The instant expert: Skyscrapers

This week, the instant expert casts an eye over the history of the skyscraper.

Powered by automated translation

Float through any social event with M's fast facts. This week Rick Arthur looks at the history of the skyscraper, and at some of the innovative and famous designs in the UAE.

THE BASICS, PART ONE A skyscraper, we can agree, simplistically, is a tall building of many storeys - a very tall building, according to Oxford Dictionaries, employing the imprecise modifier. In fact, there are no official criteria on what qualifies a building as a skyscraper.

THE BASICS, PART TWO "Skyscraper" was first a nautical term meaning a small triangular sail above the skysail on a sailing ship. It was applied to buildings of steel-framed construction of at least 10 storeys in the late 19th century, when the public went bonkers at the amazing structures that were going up in such US cities as Chicago, New York, Detroit and St Louis.

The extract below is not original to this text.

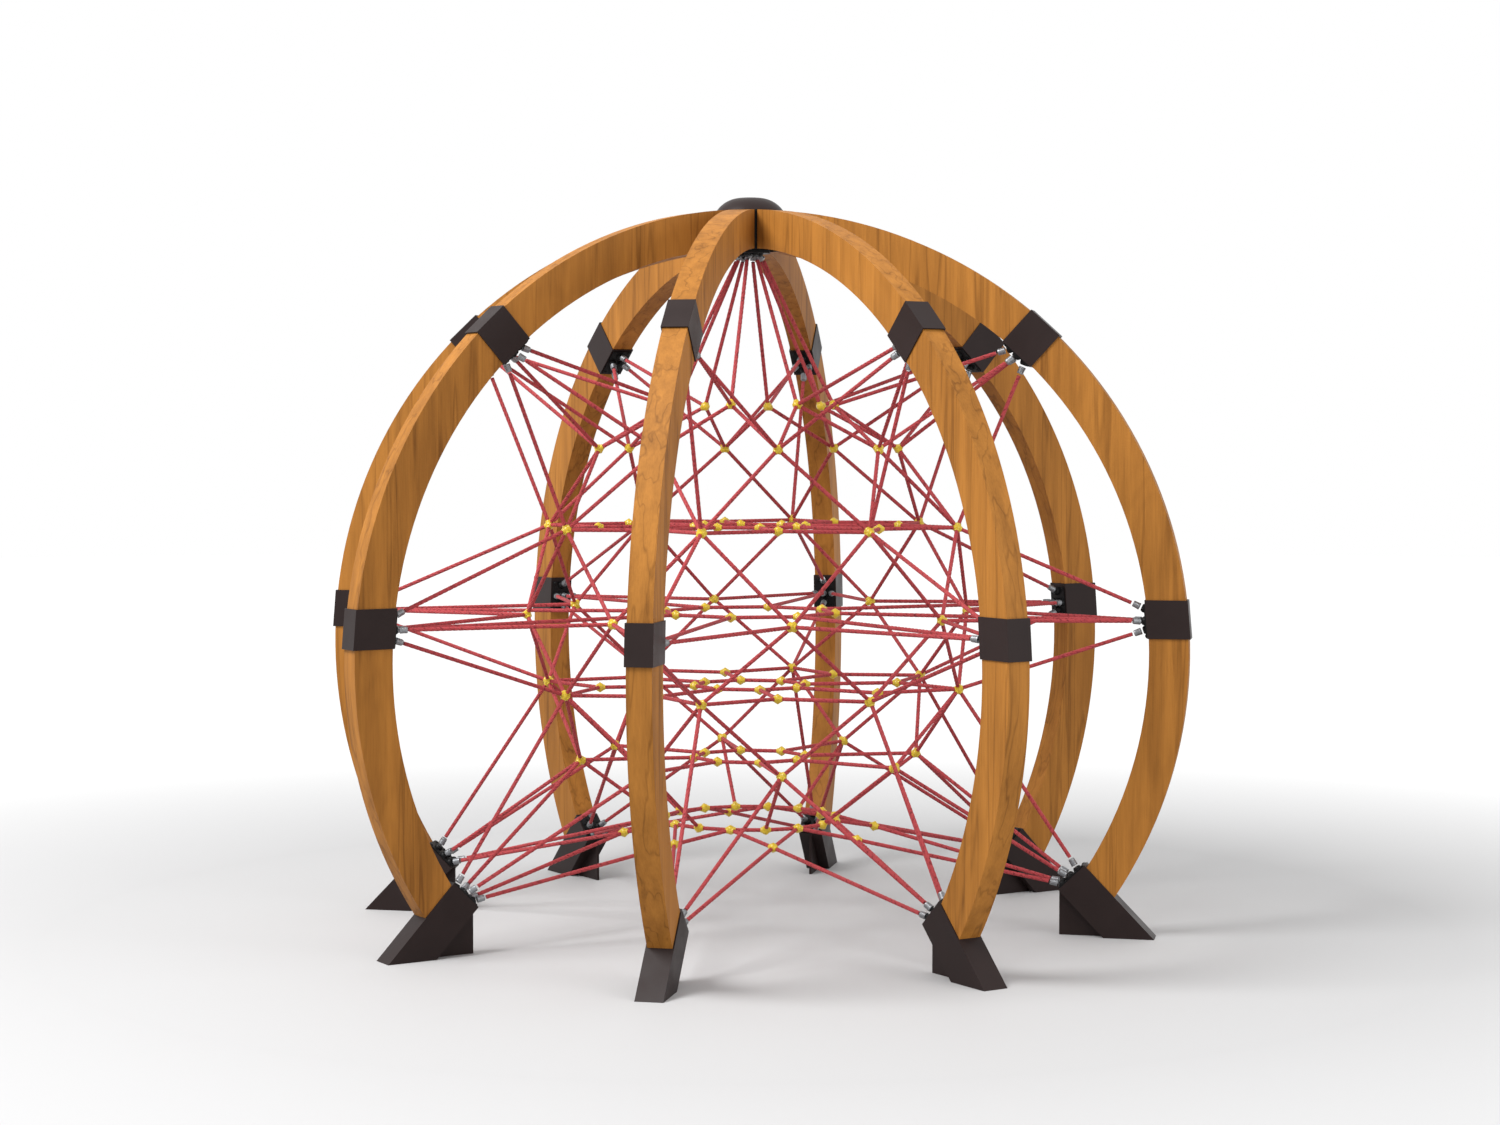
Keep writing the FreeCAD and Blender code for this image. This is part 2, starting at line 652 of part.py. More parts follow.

THE BREAKTHROUGHS High-rise design and construction became possible thanks to several technological innovations in the late 1800s. Notable were the ability to mass produce steel, the invention of safe and efficient elevators, and the better techniques for measuring and analysing structural loads and stresses. Later, electric arc welding also made the building process easier and more efficient.

THE PINNACLE In 1931, the Empire State Building rose in New York City like a 381-metre exclamation point to the previous four decades of development. It would stay the world's tallest office building for 41 years, and provide a perch from which King Kong could swat at airplanes.

IN THE UAE Listing and describing all the iconic skyscrapers in the UAE would take up more space than the M magazine editor parsimoniously allots to the Instant Expert, so let's stick with the obvious three: the Burj Khalifa, the Burj Al Arab and the Aldar disc. Read on, and we'll hit some heights.

A TALL ACHIEVEMENT The magnificent centrepiece of Downtown Dubai, the Burj Khalifa soars more than 828 metres and more than 160 storeys. It is not only the tallest building in the world but also the planet's tallest structure and the tallest free-standing structure. Its light, music and water show is out of this world, and the view from the observation deck on the 124th floor is not to be missed. Oh, and Tom Cruise thinks dangling from the Burj is just dandy.

SAILING INTO HISTORY Shaped like a billowing sail and six years in the making, the 56-storey Burj Al Arab in Dubai put the UAE on the world map when it opened in 1999. The imposing and unmistakable tower that rises 321 metres over Al Sufouh is supported by 250 reinforced concrete pile foundations that were driven 40 metres into the seabed.

SLIM AND CIRCULAR The headquarters of the property developer Aldar in Al Raha Beach in Abu Dhabi rises 26 storeys in an improbable giant disc standing on its side. The spectacular building on a concrete plinth in the desert has more than 3,000 panes of glass.

ANOTHER UAE TITBIT The 77-storey Chrysler Building - the famed art deco New York icon that is one of the city's most admired landmarks - is 90 per cent owned by the Abu Dhabi Investment Council.

ONE MORE UAE TITBIT The 50-storey General Motors Building - another crown jewel of the Manhattan skyline - is 40 per cent owned by Meraas Capital, a Dubai private equity firm.

THE DISSENTING OPINION Skyscrapers, many environmentalists say, block sunlight, create unnatural updrafts, trap air pollution, and require vast amounts of energy and materials to build and operate. But since they're not going to suddenly disappear, make them as "green" as possible, says the eco-architect Ken Yeang.

'Skyscrapers' that are not buildings

THE POEM The US author Carl Sandburg lyrically captured the elevators, the tubes, the wires, the iron pipes, the girders and more as "the skyscraper looms in the smoke and sun and has a soul" in one of the offerings in Chicago Poems, his famous 1916 book.

THE SONG The American actress and pop singer Demi Lovato released this tearjerker in 2011. Part of the chorus: Go on and try to tear me down/I will be rising from the ground/Like a skyscraper, like a skyscraper.

THE ONLINE MAGAZINE Best known for its reviews of new music and interviews with artists, the zine also covers film, television, books, comics, visual art and more. Founded in 1998 and based in Boulder, Colorado in the US, it was a print quarterly until 2009.

THE FILM This 1996 cheesy rip-off of Die Hard starred the late Anna Nicole Smith (whose acting abilities ran the gamut from A to B) as a helicopter pilot. It went straight to video.

THE VIDEO GAMES There are several, including the wonderfully named Panic in the Skyscraper and Inside a Dead Skyscraper. The Instant Expert likes City Bloxx, included on many a mobile phone.